My Lords, I wish to be quite accommodating. I am not quite clear what the noble Lord, Lord Brooke of Cumnor. means. Does he mean that it is in any case not his intention to move Amendment No. 24 now on behalf of his noble friend; because, if that is the position, I should be grateful if we could just stay another five minutes, when I think we might get another dozen or so Amendments done.

Lord BROOKE of CUMNOR

My Lords, in that case I must reserve the right of my noble friend Lord Jellicoe to put down this Amendment again on Third Reading, because he clearly has not had sufficient time to consider the effect which Amendment No. 21 has had on the purpose underlying Clause 24. I cannot help thinking that it might be better if we were to end now.
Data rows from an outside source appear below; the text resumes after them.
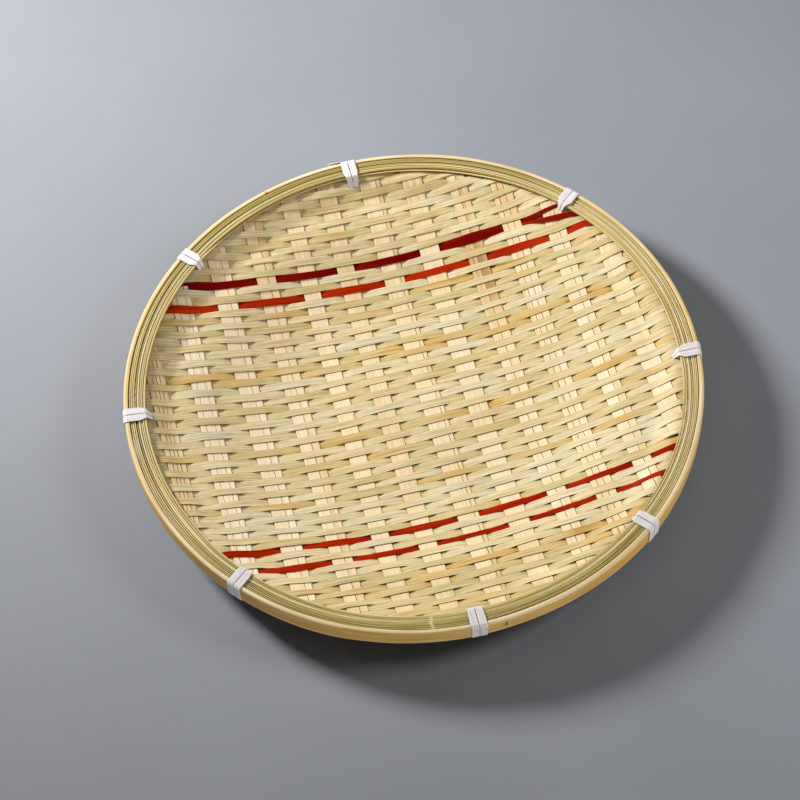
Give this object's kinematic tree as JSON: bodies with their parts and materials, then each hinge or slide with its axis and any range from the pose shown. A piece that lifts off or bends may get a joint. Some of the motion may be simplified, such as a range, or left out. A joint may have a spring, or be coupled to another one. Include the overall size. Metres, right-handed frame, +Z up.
{
  "type": "bamboo tray",
  "caption": "Round shallow tray of plain-woven bamboo splints with red accent wefts, held in a bamboo rim of hoops and splints tied with white straps.",
  "frame": {"origin": "on the surface the tray rests on, under the middle of the rim", "axes": "+X along the wefts, +Y along the warps, +Z up out of the tray"},
  "size_m": [0.2304, 0.2314, 0.0217],
  "materials": {
    "warp_bamboo": "pale split bamboo, matt, fine fibres along the splint",
    "weft_bamboo": "straw and green-straw split bamboo, matt, fine fibres along the splint",
    "red_dyed_bamboo": "dyed red bamboo, matt",
    "outer_hoop_bamboo": "planed bamboo, cream top edge, tan wall, satin",
    "green_skin_bamboo": "green-skinned bamboo on edge, satin",
    "inner_hoop_bamboo": "pale bamboo, satin",
    "white_strap": "flat white strap, satin, faint lengthwise ribs"
  },
  "bodies": {
    "root": {"warp_01": "warp_bamboo", "warp_02": "warp_bamboo", "warp_03": "warp_bamboo", "warp_04": "warp_bamboo", "warp_05": "warp_bamboo", "warp_06": "warp_bamboo", "warp_07": "warp_bamboo", "warp_08": "warp_bamboo", "warp_09": "warp_bamboo", "warp_10": "warp_bamboo", "warp_11": "warp_bamboo", "warp_12": "warp_bamboo", "wefts_01_03": "weft_bamboo", "wefts_04_06": "weft_bamboo", "wefts_07_08": "weft_bamboo", "wefts_09_10": "weft_bamboo", "wefts_11_12": "weft_bamboo", "red_weft_1": "red_dyed_bamboo", "wefts_14_15": "weft_bamboo", "red_weft_2": "red_dyed_bamboo", "wefts_17_19": "weft_bamboo", "wefts_20_21": "weft_bamboo", "wefts_22_23": "weft_bamboo", "wefts_24_25": "weft_bamboo", "wefts_26_27": "weft_bamboo", "wefts_28_29": "weft_bamboo", "wefts_30_31": "weft_bamboo", "wefts_32_33": "weft_bamboo", "wefts_34_35": "weft_bamboo", "wefts_36_37": "weft_bamboo", "wefts_38_39": "weft_bamboo", "wefts_40_41": "weft_bamboo", "wefts_42_43": "weft_bamboo", "wefts_44_45": "weft_bamboo", "wefts_46_47": "weft_bamboo", "wefts_48_49": "weft_bamboo", "wefts_50_51": "weft_bamboo", "red_weft_3": "red_dyed_bamboo", "wefts_53_54": "weft_bamboo", "red_weft_4": "red_dyed_bamboo", "wefts_56_57": "weft_bamboo", "wefts_58_59": "weft_bamboo", "wefts_60_61": "weft_bamboo", "wefts_62_63": "weft_bamboo", "wefts_64_65": "weft_bamboo", "wefts_66_67": "weft_bamboo", "outer_hoop": "outer_hoop_bamboo", "rim_splint_1": "green_skin_bamboo", "rim_splint_2": "green_skin_bamboo", "rim_splint_3": "green_skin_bamboo", "rim_splint_4": "green_skin_bamboo", "inner_hoop": "inner_hoop_bamboo", "binding_1": "white_strap", "binding_2": "white_strap", "binding_3": "white_strap", "binding_4": "white_strap", "binding_5": "white_strap", "binding_6": "white_strap", "binding_7": "white_strap", "binding_8": "white_strap"}
  },
  "joints": []
}
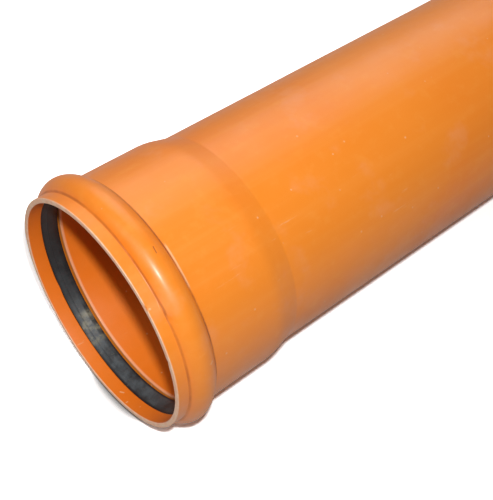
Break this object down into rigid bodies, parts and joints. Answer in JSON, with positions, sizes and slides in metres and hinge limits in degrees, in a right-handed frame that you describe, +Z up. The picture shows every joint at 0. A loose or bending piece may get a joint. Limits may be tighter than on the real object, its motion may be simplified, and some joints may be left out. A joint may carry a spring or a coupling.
{
  "type": "pvc sewer pipe",
  "caption": "Orange PVC-U drain and sewer pipe, 160 mm outside diameter, with a push-fit socket, a rubber sealing ring and a bevelled plain end.",
  "frame": {"origin": "on the floor, under the middle of the lying pipe", "axes": "+X runs along the pipe from the socket's mouth to the plain end, +Z up; the pipe lies on the swelling of its socket and on its plain end, so its own axis dips 0.59 degrees towards +X"},
  "size_m": [1.0806, 0.1816, 0.1816],
  "materials": {
    "pvc": "smooth extruded PVC, satin gloss",
    "seal_rubber": "matt moulded rubber with a grey bloom"
  },
  "bodies": {
    "root": {"pipe": "pvc", "sealing_ring": "seal_rubber"}
  },
  "joints": []
}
I do not think that it will make very much difference in the long run to our completion of this Bill, and I repeat my noble friend's assurance that he is anxious not to hold up progress.

Lord STONHAM

My Lords, I put that query because I was not quite sure what the noble Lord had in mind, but, in the circumstances he has now explained, I think it would be convenient if we adjourned the further consideration of the Report stage of the Bill, and when we resume we resume with the Amendment of the noble Earl, Lord Jellicoe.